↓

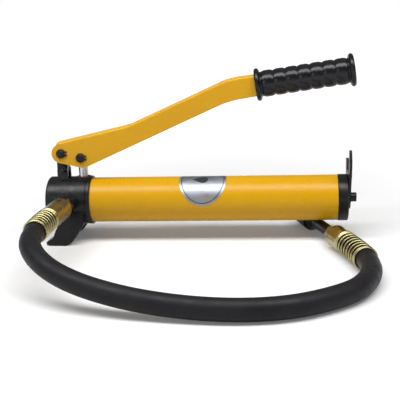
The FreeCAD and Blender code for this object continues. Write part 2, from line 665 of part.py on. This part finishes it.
def make_handle():
    slope = dim("grip_slope")
    tilt = Rotation(Vector(0, 1, 0), -slope)
    base = Vector(dim("grip_near"), 0, dim("grip_near_height"))
    turned("handle_bar", [
        ("-tang_length", "0"), ("grip_length - 5", "0"), ("grip_length - 5", "bar_radius"),
        ("1", "bar_radius"), ("1", "tang_radius"), ("-tang_length", "tang_radius"),
    ], base, tilt)
    turned("handle_grip", [
        ("0.5", "bar_radius + 0.02"), ("grip_length - 4.9", "bar_radius + 0.02"),
        ("grip_length - 4.9", "0"), ("grip_length", "0"), ("grip_length", "grip_flange_radius - 2"),
        ("grip_length - 2", "grip_flange_radius"),
        ("grip_length - grip_flange_width", "grip_flange_radius"),
        ("grip_length - grip_flange_width - 2", "grip_radius"),
        ("grip_flange_width + 2", "grip_radius"), ("grip_flange_width", "grip_flange_radius"),
        ("2.5", "grip_flange_radius"), ("0.5", "grip_flange_radius - 2"),
    ], base, tilt)


# ---------------------------------------------------------------- outlet, hose and coupler

def along_port(distance):
    """A point on the outlet's axis, at a distance outwards from its face."""
    turn = math.radians(dim("outlet_turn"))
    return OUTLET + Vector(-math.sin(turn), -math.cos(turn), 0) * distance


def make_outlet():
    nut_start = 0.3
    nut_end = nut_start + dim("nut_width")
    nut = hexagon(dim("nut_flats"), along_port(nut_start), along_port(nut_end))
    thread = bar(along_port(-15.8), along_port(nut_start), dim("port_thread"))
    stem = bar(along_port(nut_end), along_port(nut_end + 12), 6)
    bore = bar(along_port(-20), along_port(90), 3)
    feature("outlet_nipple", nut.fuse([thread, stem]).cut(bore))
    end = Vector(*ROUTE[0])
    radius = dim("ferrule_radius")
    ferrule = bar(along_port(nut_end), end, radius)
    rims = [edge for edge in ferrule.Edges if isinstance(edge.Curve, Part.Circle)]
    ferrule = ferrule.makeChamfer(0.8, rims)
    ferrule = ferrule.cut(bar(along_port(0), along_port(nut_end + 12.2), 6.02))
    feature("pump_end_ferrule", ferrule.cut(bar(along_port(0), along_port(59), 3)))


def hose_edges():
    """Straight runs joined by tangent arcs through the route, with each arc's radius."""
    points = [Vector(*place) for place in ROUTE]
    edges = []
    radii = []
    here = points[0]
    for before, corner, after in zip(points, points[1:], points[2:]):
        back = (before - corner).normalize()
        ahead = (after - corner).normalize()
        turn = math.pi - back.getAngle(ahead)
        cut = ARC_SHARE * min(before.distanceToPoint(corner), corner.distanceToPoint(after))
        radius = cut / math.tan(turn / 2)
        reach = radius / math.cos(turn / 2) - radius
        middle = corner + (back + ahead).normalize() * reach
        start = corner + back * cut
        end = corner + ahead * cut
        edges.append(Part.LineSegment(here, start).toShape())
        edges.append(Part.Arc(start, middle, end).toShape())
        radii.append(radius)
        here = end
    edges.append(Part.LineSegment(here, points[-1]).toShape())
    return edges, radii


def swept_tube(edges, radius):
    """A round bar along a path of runs and arcs."""
    path = Part.Wire(edges)
    start = edges[0].valueAt(edges[0].FirstParameter)
    along = edges[0].tangentAt(edges[0].FirstParameter)
    section = Part.Wire(Part.makeCircle(radius, start, along))
    return path.makePipeShell([section], True, False)


def stretch(edges, length, from_end):
    """The part of a path within a length of one of its ends."""
    kept = []
    left = length
    for edge in reversed(edges) if from_end else edges:
        first, last = edge.FirstParameter, edge.LastParameter
        if edge.Length >= left:
            if from_end:
                cut = edge.getParameterByLength(edge.Length - left)
                kept.append(edge.Curve.toShape(cut, last))
            else:
                cut = edge.getParameterByLength(left)
                kept.append(edge.Curve.toShape(first, cut))
            break
        kept.append(edge)
        left -= edge.Length
    return kept[::-1] if from_end else kept


def make_hose():
    edges, radii = hose_edges()
    length = sum(edge.Length for edge in edges)
    hose = swept_tube(edges, dim("hose_radius"))
    expected = math.pi * dim("hose_radius") ** 2 * length
    print("hose length %.1f, radii %s" % (length, ["%.0f" % radius for radius in radii]))
    print("hose volume / (section x length) = %.4f" % (hose.Volume / expected))
    feature("hose", hose)
    guards = (("pump_end_guard", "guard_length", False), ("tool_end_guard", "tool_guard_length", True))
    for label, reach, from_end in guards:
        run = stretch(edges, dim(reach), from_end)
        sleeve = swept_tube(run, dim("guard_radius")).cut(swept_tube(run, dim("guard_bore")))
        feature(label, sleeve)


def tool_place():
    """Where the tool end's own axis starts, and its direction."""
    end = Vector(*ROUTE[-1])
    run = end - Vector(*ROUTE[-2])
    return end, Rotation(Vector(1, 0, 0), run)


def along_tool(distance, aside=0, up=0):
    end, turn = tool_place()
    return end + turn.multVec(Vector(distance, aside, up))


def make_coupler():
    base, turn = tool_place()
    turned("tool_end_ferrule", [
        ("0", "0"), ("tool_ferrule_length - 12", "0"), ("tool_ferrule_length - 12", "6.02"),
        ("tool_ferrule_length", "6.02"), ("tool_ferrule_length", "ferrule_radius - 1"),
        ("tool_ferrule_length - 1", "ferrule_radius"), ("0.8", "ferrule_radius"),
        ("0", "ferrule_radius - 0.8"),
    ], base, turn)
    start = along_tool(dim("tool_ferrule_length"))
    nut = hexagon(dim("swivel_flats"), start, along_tool(dim("swivel_end")))
    stem = bar(along_tool(dim("tool_ferrule_length") - 11.8), start, 6)
    feature("swivel_nut", nut.fuse(stem))
    turned("coupler_body", [
        ("swivel_end", "0"), ("nose_end", "0"), ("nose_end", "nose_radius - 1"),
        ("nose_end - 1", "nose_radius"), ("coupler_end - 5", "nose_radius"),
        ("coupler_end - 5", "coupler_radius"), ("neck_end + 9", "coupler_radius"),
        ("neck_end", "neck_radius"), ("swivel_end", "neck_radius"),
    ], base, turn)
    turned("coupler_sleeve", [
        ("sleeve_start", "coupler_radius + 0.08"), ("sleeve_end", "coupler_radius + 0.08"),
        ("sleeve_end", "sleeve_radius - 0.8"), ("sleeve_end - 0.8", "sleeve_radius"),
        ("sleeve_start + 8", "sleeve_radius"), ("sleeve_start + 7", "sleeve_radius - 0.8"),
        ("sleeve_start + 5", "sleeve_radius - 0.8"), ("sleeve_start + 4", "sleeve_radius"),
        ("sleeve_start + 0.8", "sleeve_radius"), ("sleeve_start", "sleeve_radius - 0.8"),
    ], base, turn)
    turned("dust_cap", [
        ("nose_end + 0.5", "0"), ("dust_cap_end", "0"), ("dust_cap_end", "dust_cap_radius - 3"),
        ("dust_cap_end - 3", "dust_cap_radius"), ("dust_cap_start", "dust_cap_radius"),
        ("dust_cap_start", "nose_radius + 0.08"), ("nose_end + 0.5", "nose_radius + 0.08"),
    ], base, turn)


# ---------------------------------------------------------------- make, check and write

def check():
    document.recompute()
    for thing in document.Objects:
        faults = {"Invalid", "Error"} & set(thing.State)
        if faults:
            raise RuntimeError("%s: %s" % (thing.Name, thing.State))
    for part in parts:
        shape = part.Shape
        if shape.isNull() or not shape.isValid():
            raise RuntimeError("bad shape: " + part.Label)


def write():
    os.makedirs("parts", exist_ok=True)
    for part in parts:
        part.Shape.exportStep("parts/%s.step" % part.Label)
        box = part.Shape.BoundBox
        print("%-20s solids %d  x %.1f..%.1f  y %.1f..%.1f  z %.1f..%.1f" % (
            part.Label, len(part.Shape.Solids), box.XMin, box.XMax, box.YMin, box.YMax,
            box.ZMin, box.ZMax))


make_reservoir()
make_head()
make_plunger()
make_link()
make_lever()
make_handle()
make_outlet()
make_hose()
make_coupler()
check()
write()
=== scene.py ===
import bpy
import json
import math
from mathutils import Matrix, Vector


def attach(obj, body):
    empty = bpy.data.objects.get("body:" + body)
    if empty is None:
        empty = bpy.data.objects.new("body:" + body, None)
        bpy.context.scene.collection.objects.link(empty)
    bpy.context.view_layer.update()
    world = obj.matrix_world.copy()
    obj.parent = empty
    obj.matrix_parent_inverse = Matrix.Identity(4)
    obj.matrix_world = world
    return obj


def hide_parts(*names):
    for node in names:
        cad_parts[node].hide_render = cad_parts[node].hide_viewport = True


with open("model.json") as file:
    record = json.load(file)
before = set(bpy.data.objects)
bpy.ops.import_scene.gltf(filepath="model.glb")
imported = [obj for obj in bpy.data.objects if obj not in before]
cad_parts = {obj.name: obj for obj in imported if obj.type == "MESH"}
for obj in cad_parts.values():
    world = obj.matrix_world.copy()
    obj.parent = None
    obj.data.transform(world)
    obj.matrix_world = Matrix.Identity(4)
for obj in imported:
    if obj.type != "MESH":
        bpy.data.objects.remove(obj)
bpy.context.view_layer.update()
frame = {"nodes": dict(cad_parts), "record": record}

nodes = frame["nodes"]


# ---------------------------------------------------------------- camera

def make_camera():
    """The photograph's view; the roll stands for the pump's own small tilt in the photograph."""
    place = (0.09963, -0.93076, 0.27943)
    look = Vector((-0.10142, 0.96498, -0.24192)).normalized()
    roll = math.radians(2.0147)
    level = look.cross(Vector((0, 0, 1))).normalized()
    upright = level.cross(look)
    right = level * math.cos(roll) - upright * math.sin(roll)
    up = level * math.sin(roll) + upright * math.cos(roll)
    camera = bpy.data.objects.new("camera", bpy.data.cameras.new("camera"))
    bpy.context.scene.collection.objects.link(camera)
    camera.data.lens = 72
    camera.data.sensor_width = 36
    turn = Matrix((right, up, -look)).transposed()
    camera.matrix_world = Matrix.Translation(place) @ turn.to_4x4()
    bpy.context.scene.camera = camera


# ---------------------------------------------------------------- materials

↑

Aim of the exercise: Your task is to repeat exactly the lines from the one that contains "make_reservoir()" through the one that contains "for node in", with both end lines included.

Answer to the problem:
make_reservoir()
make_head()
make_plunger()
make_link()
make_lever()
make_handle()
make_outlet()
make_hose()
make_coupler()
check()
write()
=== scene.py ===
import bpy
import json
import math
from mathutils import Matrix, Vector


def attach(obj, body):
    empty = bpy.data.objects.get("body:" + body)
    if empty is None:
        empty = bpy.data.objects.new("body:" + body, None)
        bpy.context.scene.collection.objects.link(empty)
    bpy.context.view_layer.update()
    world = obj.matrix_world.copy()
    obj.parent = empty
    obj.matrix_parent_inverse = Matrix.Identity(4)
    obj.matrix_world = world
    return obj


def hide_parts(*names):
    for node in names:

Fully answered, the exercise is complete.